In USA, and contrary to what the authors’ wrote, the question of BE for NTI drugs has been addressed in at least two product-specific BE recommendations (warfarin and tacrolimus) for which the scaled BE and variability comparison criteria are recommended to be applied to demonstrate BE. More precisely, Yu et al. giving a US Food and Drug Administration view stated that “The US Food and Drug Administration proposes that the bioequivalence of narrow therapeutic index drugs be determined using a scaling approach with a four-way, fully replicated, crossover design study in healthy subjects that permits the simultaneous equivalence comparison of the mean and within-subject variability of the test and reference products” [7]. This approach takes into account the within-subject variability (WSV). This is because the WSV (which in this instance also encompasses the interaction-formulation-by-patient) is regarded as critical for any NTI agent; it must not be a highly variable drug, i.e., a drug having a WSV >30% [7]. When it is planned to use 216 subjects to evaluate formulations for ABE, it is legitimate to ask whether this very high number of subjects was the consequence of a high WSV. We note that, in an overview on the WSV of NTI drugs, it was reported by the Food and Drug Administration that the mean WSV for levothyroxine was only 9.3%, with a range of 3.8–15.5%, for the area under the curve in nine BE trials [8]: and is it the case for Levothyrox®?

Finally, we propose that the concern of the authors, relating to the noise introduced and propagated by the T4 baseline correction, could be neatly solved by apportioning the observed variability to its different sources (noise vs. variability of biological interest) given the full replicate study design. In this regard, the burden of proof clearly lies with the company and not with ourselves or other external observers, having no access to the full dossier. When almost 70% of subjects were actually outside the a priori acceptance interval, it should come as no surprise to those who designed and interpreted results of the trial to be questioned with what we prudently termed a “warning signal” regarding switchability of the two formulations. Indeed, it is reported that one approach to assess the magnitude of subject-by-formulation interaction “is to determine what proportion of subjects have individual T/R mean ratios outside some predetermined interval” and “that our judgment (FDA) was that if the proportion of individuals outside 80–125% reached about 15%, that would constitute a large proportion” [9] or even a proportion of 10% [10].

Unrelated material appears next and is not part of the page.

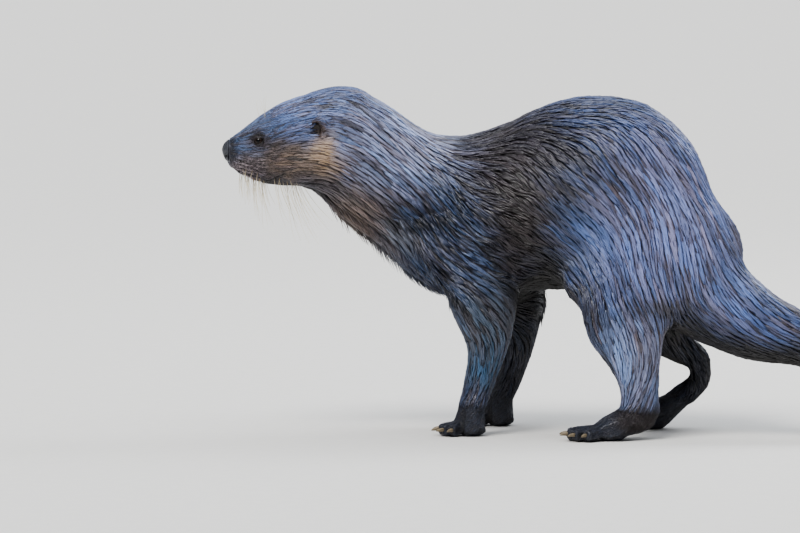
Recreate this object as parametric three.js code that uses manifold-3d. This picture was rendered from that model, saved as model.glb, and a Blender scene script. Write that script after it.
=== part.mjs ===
// A life-size river otter that stands with its head stretched forward and its back arched.
// Millimetres. +X runs from the nose to the tail, +Y from the animal's left side to its right, +Z up.
// The flesh is one smooth implicit surface, meshed part by part and divided by thin plane cuts.
import * as THREE from "three";
import { mergeVertices, toCreasedNormals } from "three/addons/utils/BufferGeometryUtils.js";
import Module from "manifold-3d";

const wasm = await Module();
wasm.setup();

// ---------- Driving dimensions ----------
const GAP = 0.35; // between neighbouring parts
const FLOOR = 0; // every sole is cut flat at this height
const SPINE_STEPS = 5; // straight lengths between two stations of a sweep
const WELD = 0.004; // vertices closer than this are one

// ---------- Small helpers ----------
const v3 = (x, y, z) => new THREE.Vector3(x, y, z);
const lerp = THREE.MathUtils.lerp;
const rad = THREE.MathUtils.degToRad;

// A sweep is a curved limb or trunk: stations of centre, half height and width over height.
// Its sections are ellipses; their wide axis is level and square to the run, or runs along `across`.
function sweep(stations, across) {
  const curve = new THREE.CatmullRomCurve3(
    stations.map((s) => v3(s.at[0], s.at[1], s.at[2])),
    false,
    "catmullrom",
    0.5,
  );
  const last = stations.length - 1;
  const count = last * SPINE_STEPS;
  const points = [];
  for (let i = 0; i <= count; i++) {
    const u = i / count;
    const k = Math.min(Math.floor(u * last), last - 1);
    const f = THREE.MathUtils.smoothstep(u * last - k, 0, 1) * 0.5 + (u * last - k) * 0.5;
    points.push({
      at: curve.getPoint(u),
      half: lerp(stations[k].half, stations[k + 1].half, f),
      wide: lerp(stations[k].wide ?? 1, stations[k + 1].wide ?? 1, f),
    });
  }
  const lengths = points.slice(1).map((b, i) => {
    const a = points[i];
    const d = b.at.clone().sub(a.at);
    const level = across ?? v3(-d.y, d.x, 0);
    const side = level.clone().addScaledVector(d, -level.dot(d) / d.lengthSq()).normalize();
    const middle = a.at.clone().add(b.at).divideScalar(2);
    const thick = Math.max(a.half, b.half);
    const stretch = Math.max(1, a.wide, b.wide);
    return { a, b, d, dd: d.lengthSq(), side, middle, thick, stretch };
  });
  return (x, y, z) => {
    let best = Infinity;
    for (const { a, b, d, dd, side, middle, thick, stretch } of lengths) {
      const away = Math.hypot(x - middle.x, y - middle.y, z - middle.z) - Math.sqrt(dd) / 2;
      if (away / stretch - thick > best) continue;
      const px = x - a.at.x;
      const py = y - a.at.y;
      const pz = z - a.at.z;
      const t = Math.min(1, Math.max(0, (px * d.x + py * d.y + pz * d.z) / dd));
      const qx = px - t * d.x;
      const qy = py - t * d.y;
      const qz = pz - t * d.z;
      const q = qx * side.x + qy * side.y + qz * side.z;
      const wide = lerp(a.wide, b.wide, t);
      const rest = qx * qx + qy * qy + qz * qz - q * q;
      const r = Math.sqrt(Math.max(0, rest) + (q / wide) ** 2) - lerp(a.half, b.half, t);
      if (r < best) best = r;
    }
    return best;
  };
}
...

Regarding the potential impact of mannitol on bioavailability and bioequivalence, in the case of levothyroxine, we refer to the review entitled “Impact of Osmotically Active Excipients on Bioavailability and Bioequivalence of BCS Class III Drugs” [11]. On the question of levothyroxine BE in patients vs. healthy volunteers, we cite publications reporting that BE in healthy volunteers is not indicative of BE in some sub-groups of patients [12, 13].